RESPONSE: The Company acknowledges the Staff’s comment and has revised its disclosure on pages 1-2, 52 and 80 of Amendment No. 3 to clarify that during the indicated period, the majority of the Company’s growth resulted from its operations, with only a minor portion comprised of strategic acquisitions. In addition, the Company has revised its disclosure on those pages to include revenues for 2011.

Capitalization, page 46
2. Please revise the heading in the second column from “As Adjusted” to “Pro Forma.” Similarly, revise the caption in the second bullet point.

RESPONSE: In response to the Staff’s comment, the Company respectfully notes that it intends to use the net proceeds of the offering to repay outstanding indebtedness and for the other purposes described in Use of Proceeds on page 45 of Amendment No. 3 — none of which involves the concurrent consummation of other transactions by the Company that would require pro forma disclosure under Article 11 of Regulation S-X. Since there are no such transactions to be given pro forma effect, the Company believes that use of “Pro Forma” in the caption for the second column on page 46 of Amendment No. 3 might be confusing for investors.
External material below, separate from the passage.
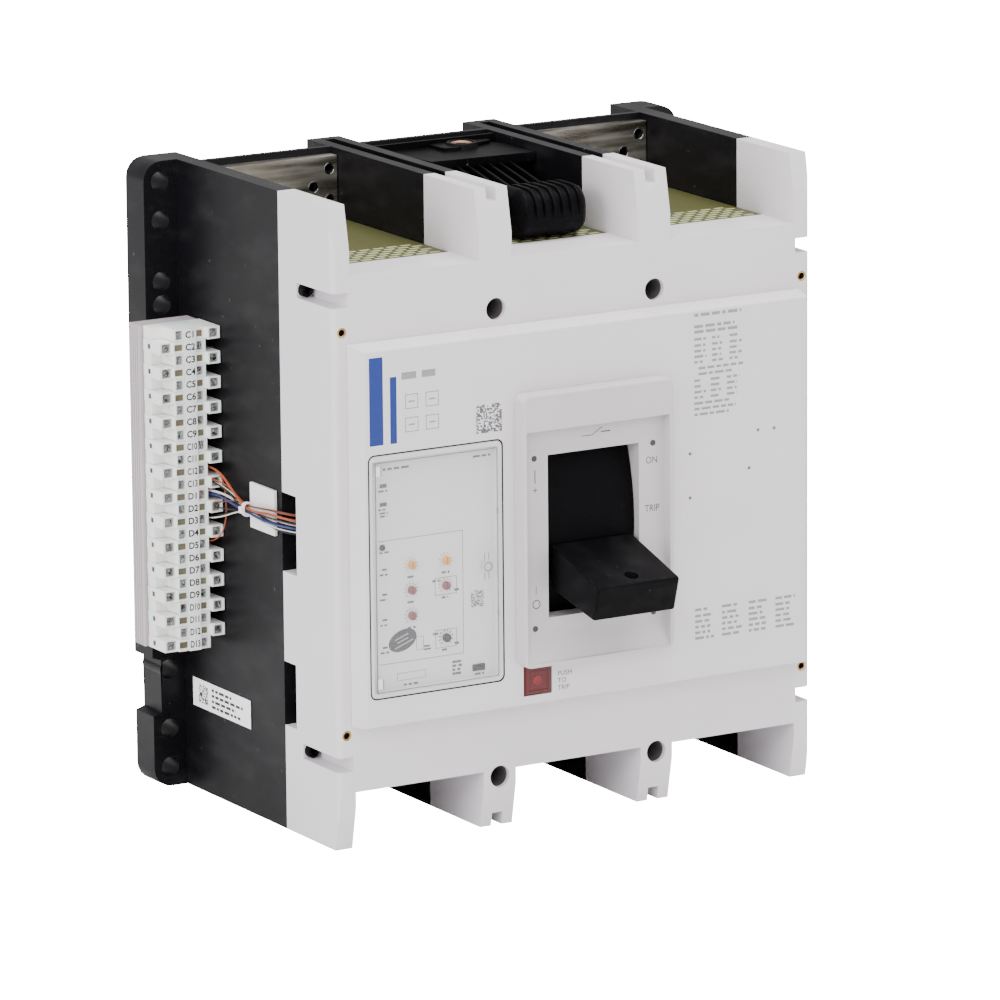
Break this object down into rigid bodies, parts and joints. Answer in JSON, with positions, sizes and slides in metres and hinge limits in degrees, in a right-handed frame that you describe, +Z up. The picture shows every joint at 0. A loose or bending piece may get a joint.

Accordingly, the Company believes that use of “As Adjusted” as the caption for the second column is more appropriate than “Pro Forma”.

Results of Operations
2012 Compared to 2011
Income Tax Gain (Expense), page 61
3. Your current disclosure appears to discuss your effective tax rate adjusting for stock-based compensation. Please revise your disclosure to discuss income tax expense on an actual historical basis, discussing the significant reconciling items between the statutory tax rate and your effective tax rate.

RESPONSE: The Company acknowledges the Staff’s comment and has revised its disclosure on page 61 of Amendment No. 3.

4. We note your disclosure that your Uruguayan subsidiary enjoys an exemption from income tax, which provided a lower weight to your effective tax rate. Please reconcile this statement to your disclosure on page F-19, that, “there was no income tax relief from [y]our Uruguayan subsidiary in the fiscal years presented since the company had accumulated tax losses.” Similar discussion is noted in footnote 1 on page F-29.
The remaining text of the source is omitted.